Another submission, from the Northern Australian Aboriginal Legal Aid Service, noted that the police have been known to ask Aboriginal suspects in murder cases whether they had intended to kill the victim of an assault, and the Aboriginal replied that he did intend to kill the victim. The case would seem to be open and closed, until the Aboriginal person went on to explain, when given the chance, that he had not meant to kill that person dead but only to kill them a little bit.4
However, the Select Committee report gives the impression of deafness to all of the Aboriginal submissions. For example, the Committee noted, but did not offer any explanation, let alone an apology, for the Aboriginal communities’ trenchant criticism of the lack of consultation with the indigenous peoples.5
When I presented these theories at a conference in Vancouver in 2005, one of the First Nation Peoples who was present stated that he had met Aboriginal elders in Australia, and my view entirely accorded with what they had told him of their ways. That is, contrary to our notions, it is possible to have a criminal law system which has no laws. One could say that these traditional systems have an ethic which is accepted by the community, or one could simply say that they have a sense of justice. Yet traditional legal systems were more stable and perhaps more deeply accepted by their communities — and hence more successful than our own.

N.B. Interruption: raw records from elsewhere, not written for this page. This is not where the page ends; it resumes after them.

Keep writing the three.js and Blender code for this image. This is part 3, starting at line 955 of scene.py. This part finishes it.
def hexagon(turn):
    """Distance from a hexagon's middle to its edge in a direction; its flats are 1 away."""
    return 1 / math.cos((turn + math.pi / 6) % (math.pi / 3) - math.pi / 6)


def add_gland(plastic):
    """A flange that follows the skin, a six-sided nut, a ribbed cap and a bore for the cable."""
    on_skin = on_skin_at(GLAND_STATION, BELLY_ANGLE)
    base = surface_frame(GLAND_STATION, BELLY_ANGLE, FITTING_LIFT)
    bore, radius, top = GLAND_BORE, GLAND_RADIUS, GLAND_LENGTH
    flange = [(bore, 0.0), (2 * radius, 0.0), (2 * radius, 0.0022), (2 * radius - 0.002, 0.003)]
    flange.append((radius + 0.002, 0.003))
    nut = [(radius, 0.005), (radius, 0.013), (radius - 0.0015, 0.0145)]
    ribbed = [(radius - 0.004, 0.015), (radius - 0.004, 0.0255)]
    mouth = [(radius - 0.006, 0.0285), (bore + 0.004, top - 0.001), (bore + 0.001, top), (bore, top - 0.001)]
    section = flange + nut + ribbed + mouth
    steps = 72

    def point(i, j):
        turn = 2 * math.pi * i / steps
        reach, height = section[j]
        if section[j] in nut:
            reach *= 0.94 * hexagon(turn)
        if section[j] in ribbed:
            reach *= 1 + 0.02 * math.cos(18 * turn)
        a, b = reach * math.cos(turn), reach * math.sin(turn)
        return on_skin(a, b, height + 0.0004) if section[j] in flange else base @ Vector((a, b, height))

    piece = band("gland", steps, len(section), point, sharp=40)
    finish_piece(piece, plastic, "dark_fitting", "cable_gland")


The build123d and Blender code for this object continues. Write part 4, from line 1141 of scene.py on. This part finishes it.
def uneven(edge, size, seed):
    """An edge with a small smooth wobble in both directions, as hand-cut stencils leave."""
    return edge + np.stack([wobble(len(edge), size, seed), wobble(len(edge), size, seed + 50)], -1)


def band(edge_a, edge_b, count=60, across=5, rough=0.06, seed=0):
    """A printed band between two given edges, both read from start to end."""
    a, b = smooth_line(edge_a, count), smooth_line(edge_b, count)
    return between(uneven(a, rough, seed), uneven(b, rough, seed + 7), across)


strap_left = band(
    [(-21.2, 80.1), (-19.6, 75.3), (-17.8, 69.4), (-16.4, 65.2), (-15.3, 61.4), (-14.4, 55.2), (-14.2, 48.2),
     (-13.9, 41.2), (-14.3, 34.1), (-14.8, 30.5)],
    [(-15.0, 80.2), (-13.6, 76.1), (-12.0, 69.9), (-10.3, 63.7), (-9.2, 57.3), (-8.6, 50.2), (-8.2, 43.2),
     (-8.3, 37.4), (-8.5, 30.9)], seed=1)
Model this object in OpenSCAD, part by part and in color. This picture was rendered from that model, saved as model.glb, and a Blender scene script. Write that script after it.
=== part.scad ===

It would appear that in the ancient Near East, justice was not administered by reference to a set of laws, although those civilisations did have a legal literature. That is, the assumption of our Western criminal justice system – that a crime is a breach of a law – simply did not apply. Rather, a crime was simply an act of injustice. What constituted either “justice” or “injustice” was determined by reference to a “sense of justice”. In the first instance, this was the judge’s sense of justice, but as the story of Daniel and Susanna in the Old Testament indicates,6 if the community were dissatisfied with the judges, they could immediately review their decision, and judge the judges themselves. Lemche, a contemporary scholar, believes that “the idea of a human law, written down and understood as a guide by the judge in court, was foreign to the mind of the population of the Ancient Near East. Justice was divine business, given to man by the gods and effected by their representative on earth …”7
The point which comes through after studying what Aboriginal people had to say about euthanasia is simply that justice, the sense of what is right, may – and even should – coincide with the statutes of the law-makers. But ultimately they are different animals from different worlds.
Dr Joseph Azize is a lecturer in law at the University of Technology, Sydney.
(1) St Thomas Aquinas, Summa Theologiae, I.IIae.90.1.
(2) Report of the Inquiry by the Select Committee on Euthanasia, vol. 1, 54.
(3) Report of the Inquiry by the Select Committee on Euthanasia, submission 1104, 1782 (the formatting of this and other submissions has been slightly modified).
(4) Submission 680 Report of the Inquiry by the Select Committee on Euthanasia, 1045-8.
(5) For example, see submission 1111, Report of the Inquiry by the Select Committee on Euthanasia, 1800.
(6) Daniel 13.
(7) Neils Peter Lemche, “Justice in Western Asia, or: Why no Laws Were Needed”. 70 Chicago-Kent Law Review (1994-5) 1695-1716, 1701. It seems to me that Lemche slightly overstates the role of the king, and understates that of the community, its elders and “tribunals”.